Begin

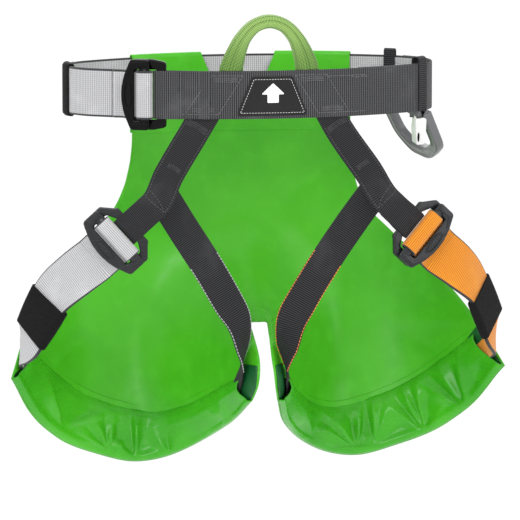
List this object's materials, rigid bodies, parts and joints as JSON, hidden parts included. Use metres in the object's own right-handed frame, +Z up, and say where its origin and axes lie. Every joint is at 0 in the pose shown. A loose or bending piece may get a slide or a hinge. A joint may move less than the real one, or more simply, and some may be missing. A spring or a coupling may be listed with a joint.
{
  "type": "sit harness with protective seat",
  "caption": "Sit harness with a wrap-round coated-fabric seat, a buckled waist belt, adjustable leg loops, a textile tie-in loop and a gated tool holder.",
  "frame": {"origin": "centre of the waist ring at the belt's mid-height", "axes": "+Z up through the waist ring, +Y to the wearer's back (so the buckles and the tie-in loop face -Y), +X to the right of someone who faces the harness"},
  "size_m": [0.474, 0.1955, 0.4378],
  "materials": {
    "dark_webbing": "woven polyester webbing with fine cross ribs",
    "grey_webbing": "woven polyester webbing, light grey, with dark edges",
    "orange_webbing": "woven polyester webbing, orange",
    "black_metal": "glossy black coating",
    "dark_metal": "satin gunmetal coating",
    "steel": "brushed",
    "elastic": "woven elastic",
    "label": "woven patch with a plain up arrow",
    "loop_sheath": "tubular woven webbing, green, with darker seams",
    "loop_core": "braided filler cord",
    "seat_pvc": "PVC-coated fabric, semi-gloss, softly wrinkled",
    "holder_plastic": "moulded nylon, finely grained",
    "gate_plastic": "moulded nylon, white",
    "keeper_rubber": "matt moulded rubber"
  },
  "bodies": {
    "harness": {"attach_label": "label", "belt_sleeve_left": "seat_pvc", "belt_sleeve_right": "seat_pvc", "crotch_strap_left": "dark_webbing", "crotch_strap_right": "dark_webbing", "front_belt": "dark_webbing", "leg_buckle_frame_left": "dark_metal", "leg_buckle_frame_right": "dark_metal", "leg_strap_left": "grey_webbing", "leg_strap_right": "orange_webbing", "leg_tunnel_left": "seat_pvc", "leg_tunnel_right": "seat_pvc", "notch_hem": "seat_pvc", "riser_backing_left": "dark_webbing", "riser_backing_right": "dark_webbing", "riser_strap_left": "dark_webbing", "riser_strap_right": "dark_webbing", "seat_panel": "seat_pvc", "tie_in_anchor_left": "loop_sheath", "tie_in_anchor_right": "loop_sheath", "tool_gate_pin": "steel", "tool_gate_spring": "steel", "tool_holder_body": "holder_plastic", "tool_keeper_front": "dark_webbing", "tool_keeper_rear": "dark_webbing", "tunnel_webbing_left": "dark_webbing", "tunnel_webbing_right": "dark_webbing", "waist_buckle_frame": "black_metal", "waist_strap": "grey_webbing"},
    "tie_in_loop": {"tie_in_loop_sheath": "loop_sheath", "tie_in_loop_core": "loop_core"},
    "waist_plate": {"waist_buckle_plate": "black_metal"},
    "leg_plate_left": {"leg_buckle_plate_left": "dark_metal"},
    "leg_plate_right": {"leg_buckle_plate_right": "dark_metal"},
    "waist_sleeve": {"waist_keeper": "elastic"},
    "leg_sleeve_left": {"leg_keeper_left": "keeper_rubber"},
    "leg_sleeve_right": {"leg_keeper_right": "keeper_rubber"},
    "gate": {"tool_holder_gate": "gate_plastic"}
  },
  "joints": [
    {"name": "tie_in_loop_swing", "type": "hinge", "parent": "harness", "child": "tie_in_loop", "pos_m": [0, -0.08475, 0.028], "axis": [1, 0, 0], "range_deg": [-40, 90], "stiffness_Nm_per_rad": 0.02},
    {"name": "waist_buckle_tilt", "type": "hinge", "parent": "harness", "child": "waist_plate", "pos_m": [-0.11438, -0.07116, 0], "axis": [0, 0, 1], "range_deg": [0, 30]},
    {"name": "leg_buckle_tilt_left", "type": "hinge", "parent": "harness", "child": "leg_plate_left", "pos_m": [-0.14431, -0.09874, -0.13086], "axis": [-0.6552, 0.1735, 0.7353], "range_deg": [0, 30]},
    {"name": "leg_buckle_tilt_right", "type": "hinge", "parent": "harness", "child": "leg_plate_right", "pos_m": [0.14431, -0.09874, -0.13086], "axis": [-0.6552, -0.1735, -0.7353], "range_deg": [0, 30]},
    {"name": "waist_keeper_slide", "type": "hinge", "parent": "harness", "child": "waist_sleeve", "pos_m": [-0.129, 0, 0], "axis": [0, 0, 1], "range_deg": [-14, 14]},
    {"name": "leg_keeper_slide_left", "type": "slide", "parent": "harness", "child": "leg_sleeve_left", "axis": [-0.3993, 0.3324, -0.8545], "range_m": [-0.012, 0.003]},
    {"name": "leg_keeper_slide_right", "type": "slide", "parent": "harness", "child": "leg_sleeve_right", "axis": [0.3993, 0.3324, -0.8545], "range_m": [-0.012, 0.003]},
    {"name": "tool_gate_hinge", "type": "hinge", "parent": "harness", "child": "gate", "pos_m": [0.1522, -0.0408, -0.0294], "axis": [0.9723, 0.2199, 0.0796], "range_deg": [0, 30], "stiffness_Nm_per_rad": 0.01, "springref_deg": -8.59}
  ]
}
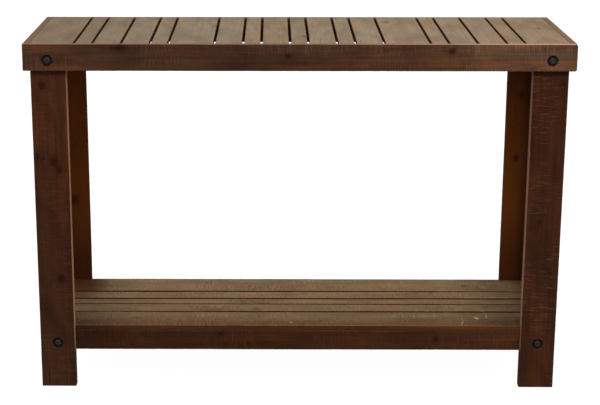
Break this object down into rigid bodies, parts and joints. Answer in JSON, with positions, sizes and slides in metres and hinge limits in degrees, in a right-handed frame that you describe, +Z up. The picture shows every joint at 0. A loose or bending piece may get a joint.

End

Copy the records above exactly as they appear.

▶ **ANSWER FOR THE TASK**
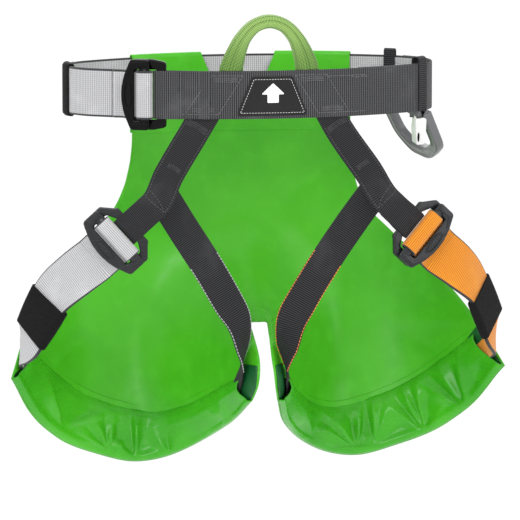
List this object's materials, rigid bodies, parts and joints as JSON, hidden parts included. Use metres in the object's own right-handed frame, +Z up, and say where its origin and axes lie. Every joint is at 0 in the pose shown. A loose or bending piece may get a slide or a hinge. A joint may move less than the real one, or more simply, and some may be missing. A spring or a coupling may be listed with a joint.
{
  "type": "sit harness with protective seat",
  "caption": "Sit harness with a wrap-round coated-fabric seat, a buckled waist belt, adjustable leg loops, a textile tie-in loop and a gated tool holder.",
  "frame": {"origin": "centre of the waist ring at the belt's mid-height", "axes": "+Z up through the waist ring, +Y to the wearer's back (so the buckles and the tie-in loop face -Y), +X to the right of someone who faces the harness"},
  "size_m": [0.474, 0.1955, 0.4378],
  "materials": {
    "dark_webbing": "woven polyester webbing with fine cross ribs",
    "grey_webbing": "woven polyester webbing, light grey, with dark edges",
    "orange_webbing": "woven polyester webbing, orange",
    "black_metal": "glossy black coating",
    "dark_metal": "satin gunmetal coating",
    "steel": "brushed",
    "elastic": "woven elastic",
    "label": "woven patch with a plain up arrow",
    "loop_sheath": "tubular woven webbing, green, with darker seams",
    "loop_core": "braided filler cord",
    "seat_pvc": "PVC-coated fabric, semi-gloss, softly wrinkled",
    "holder_plastic": "moulded nylon, finely grained",
    "gate_plastic": "moulded nylon, white",
    "keeper_rubber": "matt moulded rubber"
  },
  "bodies": {
    "harness": {"attach_label": "label", "belt_sleeve_left": "seat_pvc", "belt_sleeve_right": "seat_pvc", "crotch_strap_left": "dark_webbing", "crotch_strap_right": "dark_webbing", "front_belt": "dark_webbing", "leg_buckle_frame_left": "dark_metal", "leg_buckle_frame_right": "dark_metal", "leg_strap_left": "grey_webbing", "leg_strap_right": "orange_webbing", "leg_tunnel_left": "seat_pvc", "leg_tunnel_right": "seat_pvc", "notch_hem": "seat_pvc", "riser_backing_left": "dark_webbing", "riser_backing_right": "dark_webbing", "riser_strap_left": "dark_webbing", "riser_strap_right": "dark_webbing", "seat_panel": "seat_pvc", "tie_in_anchor_left": "loop_sheath", "tie_in_anchor_right": "loop_sheath", "tool_gate_pin": "steel", "tool_gate_spring": "steel", "tool_holder_body": "holder_plastic", "tool_keeper_front": "dark_webbing", "tool_keeper_rear": "dark_webbing", "tunnel_webbing_left": "dark_webbing", "tunnel_webbing_right": "dark_webbing", "waist_buckle_frame": "black_metal", "waist_strap": "grey_webbing"},
    "tie_in_loop": {"tie_in_loop_sheath": "loop_sheath", "tie_in_loop_core": "loop_core"},
    "waist_plate": {"waist_buckle_plate": "black_metal"},
    "leg_plate_left": {"leg_buckle_plate_left": "dark_metal"},
    "leg_plate_right": {"leg_buckle_plate_right": "dark_metal"},
    "waist_sleeve": {"waist_keeper": "elastic"},
    "leg_sleeve_left": {"leg_keeper_left": "keeper_rubber"},
    "leg_sleeve_right": {"leg_keeper_right": "keeper_rubber"},
    "gate": {"tool_holder_gate": "gate_plastic"}
  },
  "joints": [
    {"name": "tie_in_loop_swing", "type": "hinge", "parent": "harness", "child": "tie_in_loop", "pos_m": [0, -0.08475, 0.028], "axis": [1, 0, 0], "range_deg": [-40, 90], "stiffness_Nm_per_rad": 0.02},
    {"name": "waist_buckle_tilt", "type": "hinge", "parent": "harness", "child": "waist_plate", "pos_m": [-0.11438, -0.07116, 0], "axis": [0, 0, 1], "range_deg": [0, 30]},
    {"name": "leg_buckle_tilt_left", "type": "hinge", "parent": "harness", "child": "leg_plate_left", "pos_m": [-0.14431, -0.09874, -0.13086], "axis": [-0.6552, 0.1735, 0.7353], "range_deg": [0, 30]},
    {"name": "leg_buckle_tilt_right", "type": "hinge", "parent": "harness", "child": "leg_plate_right", "pos_m": [0.14431, -0.09874, -0.13086], "axis": [-0.6552, -0.1735, -0.7353], "range_deg": [0, 30]},
    {"name": "waist_keeper_slide", "type": "hinge", "parent": "harness", "child": "waist_sleeve", "pos_m": [-0.129, 0, 0], "axis": [0, 0, 1], "range_deg": [-14, 14]},
    {"name": "leg_keeper_slide_left", "type": "slide", "parent": "harness", "child": "leg_sleeve_left", "axis": [-0.3993, 0.3324, -0.8545], "range_m": [-0.012, 0.003]},
    {"name": "leg_keeper_slide_right", "type": "slide", "parent": "harness", "child": "leg_sleeve_right", "axis": [0.3993, 0.3324, -0.8545], "range_m": [-0.012, 0.003]},
    {"name": "tool_gate_hinge", "type": "hinge", "parent": "harness", "child": "gate", "pos_m": [0.1522, -0.0408, -0.0294], "axis": [0.9723, 0.2199, 0.0796], "range_deg": [0, 30], "stiffness_Nm_per_rad": 0.01, "springref_deg": -8.59}
  ]
}
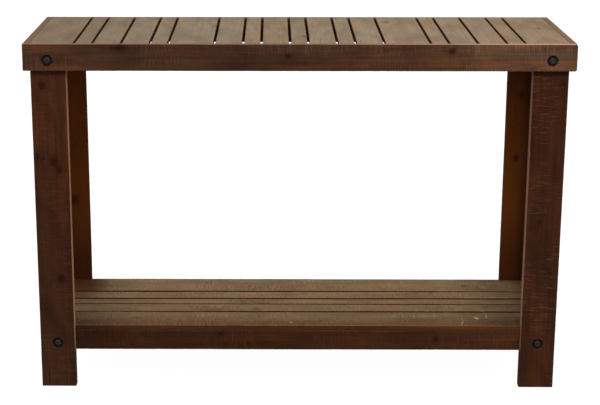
Break this object down into rigid bodies, parts and joints. Answer in JSON, with positions, sizes and slides in metres and hinge limits in degrees, in a right-handed frame that you describe, +Z up. The picture shows every joint at 0. A loose or bending piece may get a joint.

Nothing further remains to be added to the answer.